Marc Beauchemin: I would presume that Airstream doesn’t talk much about the Soft Start because it’s not technology that they install or currently support. However, you are correct—it can be very helpful when running air conditioning off a generator or a lower-amperage circuit. But be very careful about not overloading the circuit you’ve connected to, and be SURE to keep the plug contacts clean). I’ve seen too many melted power plugs…

Jeff Kimbel: My example presumed that you wouldn’t leave the Starlink on for 24 hours a day. It uses 20 watts even in standby mode, so the better choice is to turn it off when not using it. Thanks for the opportunity to clarify.

Margaret

Margaret

Thank you for the Blog, Rich. Hopefully you will find/design/start carrying a heavier duty type clip of sorts in bulk size quantities that will securely hold the spaghetti bowl of PV panel wiring on the roof.
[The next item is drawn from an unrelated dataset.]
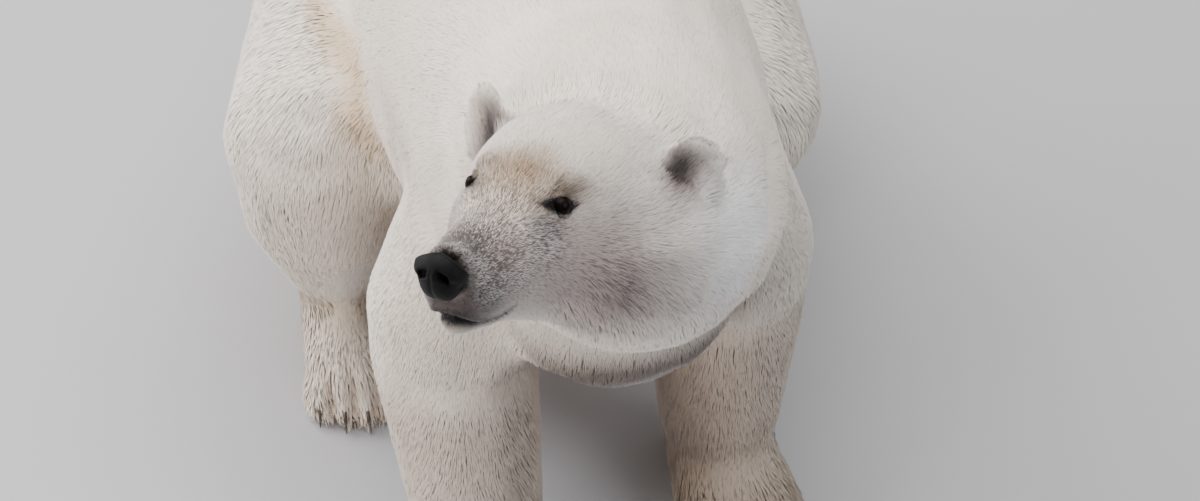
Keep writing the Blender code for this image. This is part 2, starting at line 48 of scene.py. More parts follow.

What came on our new Bambi last year didn’t even make the trip from the dealership to our home, a several hour trip made in a snow storm. Living and traveling in snow country has proven that ice builds up on the wires and pulls on the connections as it slides off the roof. It’s a lot of maintenance to prevent damage.

Jeff

Jeff

The Trade Wind does have a soft start for the AC. The AC is also a heat pump. I think the real use scenario for the AC is cooling the trailer down in the evening for sleeping, or when you come in from and it is hot and other short uses. That way the solar panels have a better chance of keeping up. The trailer also has a continuous fresh water circulating system from Suburban that will not deliver water until it hits the set temperature, thus minimizing wasted water waiting for hot. Finally, the refrigerator has a night mode which slows power use and noise at night. We pick ours up in a week.

Jeffery Hammonds

Jeffery Hammonds

DC to DC charging is something I know very little about, but I did think that for such charging a gizmo needed to be installed in the truck and the Airstream, and that new wiring needed to be set up between the truck and trailer. How then does the DC to DC charger work in the Trade Wind? Does the dealership need to work on the truck, also?

Rich Luhr

Rich Luhr

Jeffery, you are correct. A DC-to-DC charger should be installed in the truck for maximum capacity, because it needs to connect directly to the truck’s alternator and have heavy-gauge wiring. If Airstream is installing a 12-amp DC-to-DC converter in the Trade Wind (which I haven’t been able to confirm), it will still require wiring on the truck to take full advantage. In any case, being limited to 12 amps it’s not a very impressive increase compared to the regular 7-way plug . My truck, for example, is a 2020 Ford Ranger and it provides about 7 amps through the 7-way plug, which is more than sufficient for our purposes.

Gregg Anderson

Gregg Anderson

Great article Rich.
After ordering our 2022 Classic 30, I had this same system installed by Airstream of Tampa before taking delivery. I discussed what our needs and wants were with the staff and we came up with the same batteries and solar panels as the Trade Wind is offered with. We included a Victron MultiPlus-II 2 x120V 3000 inverter/charger which has lots of great features. Our Classic has two air conditioner, both with soft starts, and we can run both off batteries at the same time though it will drain the batteries pretty fast. A couple things we do with the ability to run the A/C’s off batteries is when traveling in hot weather we will turn on one a/c when we are about 20 minutes from a campground, and by the time we check in and get on a site ready to plug into power the trailer is cool and comfortable. We can control the a/c and other things while driving, by phone app, through the C Zone system. Another thing we do on travel days is turn on one a/c about 20 minutes before we plan to stop at a rest area for lunch, and we leave the a/c running while we eat and take a break, Before we head down the road we turn the a/c off and the solar panels start doing their thing. We camp off grid and by being a little conservative (no a/c) on our electric use, usually by noon the next day the batteries are charged back up if we have decent sun exposure. But we’re still able to use the microwave, coffee maker, tv streaming and router as usual and the fridge is 12 volt compressor type. I plan to install a DC to DC charger for truck charging and I’m going to install a couple more panels on my truck rack with a cord to plug into the front access point on the trailer when I need a bit more power. It’s a good system, and I think it’s great that Airstream is offering it from the factory now. It makes living pretty easy, everything just keeps running as usual whether we’re plugged into power or not.

Arthur Cuelho

Arthur Cuelho

What I don’t understand is they could easily double the watts with better solar panels. So why at this price range are you trying so save about 600$? At least add the option to upgrade.

Rich Luhr

Rich Luhr

Arthur: I can only speculate on the possible answers to your question. Rigid glass solar panels would be more efficient (probably not double in real-world performance), but this would have several drawbacks.

First, rigid panels would be considerably more expensive, to purchase, warehouse, and install. A manufacturer’s wholesale costs get multiplied by the time they get to the retail consumer, so it would have a unpleasant impact on the overall cost of the trailer — far more than $600.

Second, rigid panels have to sit up above the roof. Since there are so many panels up there, they would be detrimental to aerodynamics and appearance.

Third, with the Trade Wind, solar performance is very secondary to the massive battery bank. Even if you could double the solar capacity, it probably wouldn’t change how you use the trailer.